Secondly, we have selected only one historic block, which is rich in commercial resources as well as old architectural resources, and the findings and recommendations are applicable to this type of historic block. In future research, we will consider a comparative study of historic blocks in multiple cities or select other types of historic blocks for study. In addition, seasonality is a characteristic of tourist mobility behavior. Future research may analyze the impact of seasons, months, and holidays on the spatial and temporal patterns of tourism activity.

5. Conclusions

In recent decades, as urbanization has accelerated, many cities have blindly planned and developed historic blocks in the pursuit of rapid development and economic benefits; meanwhile, the advent of the new data age has pushed planning and development in a more scientific and rigorous direction.

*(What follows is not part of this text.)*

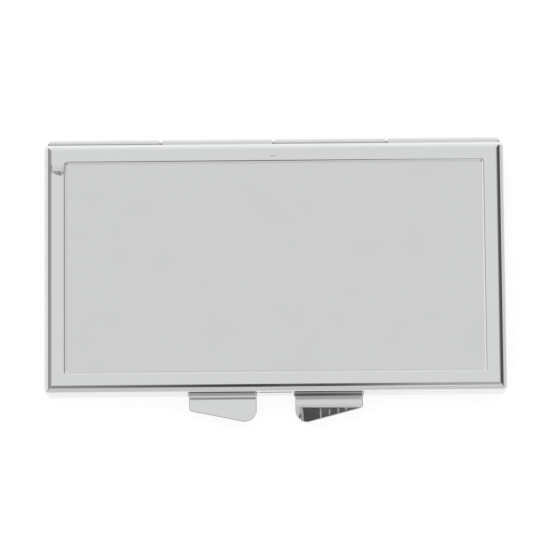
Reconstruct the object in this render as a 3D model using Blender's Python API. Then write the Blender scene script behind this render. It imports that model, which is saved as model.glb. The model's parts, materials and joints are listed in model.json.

The landscape appearance of historic blocks is particularly important in planning and construction as the main form of presentation of their character and content. Based on domestic and international research, we selected the Three Lanes and Seven Alleys as the research object, and used big data analysis, questionnaires, and statistical analysis to understand the distribution pattern and landscape preference characteristics of tourists in the block, to explore the correlation between landscape preference indicators and the heat value of tourist flow in each area, and to summarize the key influencing factors that affect the heat value of tourist flow in the street space: commercial atmosphere, plant landscape, road space accessibility, architecture, and the appearance of the surroundings. We proposed directions and strategies for the optimization of future landscape construction of the block, which will serve as a reference for historic blocks in terms of landscape space enhancement.